Frequently Asked Questions About AV Trends in 2026
What is the biggest trend in audiovisual technology today?
The biggest trend is the shift from product-focused AV decisions to outcome-focused workplace technology strategies. Organizations are prioritizing collaboration experiences, operational visibility, user adoption, and measurable business value.
What is Google Beam used for?
Google Beam is designed for immersive remote collaboration experiences where presence, eye contact, body language, and natural interaction can improve communication outcomes. It is best suited for high-value conversations where engagement and connection matter.

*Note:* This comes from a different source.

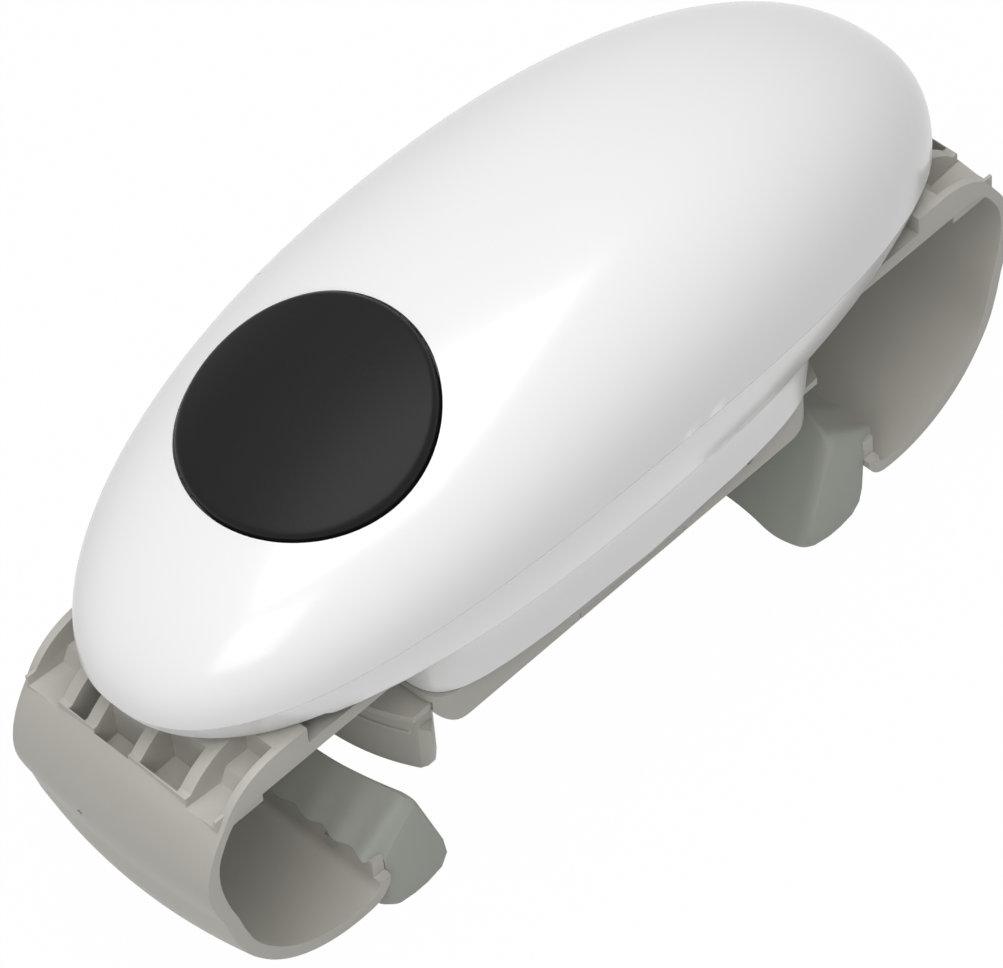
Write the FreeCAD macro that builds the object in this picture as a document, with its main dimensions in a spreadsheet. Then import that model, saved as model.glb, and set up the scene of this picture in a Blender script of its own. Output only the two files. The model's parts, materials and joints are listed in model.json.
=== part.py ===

Why is AV monitoring important?
AV monitoring helps organizations identify issues before users experience them, reduce downtime, improve support efficiency, optimize room performance, and make more informed technology investment decisions.
What is AV lifecycle management?
AV lifecycle management is the process of tracking, maintaining, upgrading, and replacing AV systems based on performance, usage, support requirements, and business needs.
What is the difference between AV integration and AV management?
AV integration focuses on designing and deploying AV solutions, while AV management focuses on monitoring, maintaining, supporting, and optimizing those systems throughout their lifecycle.
How can organizations improve hybrid collaboration?
Organizations can improve hybrid collaboration by standardizing meeting room technology, prioritizing user experience, investing in reliable AV solutions, and ensuring collaboration tools align with broader business objectives and workplace technology strategies.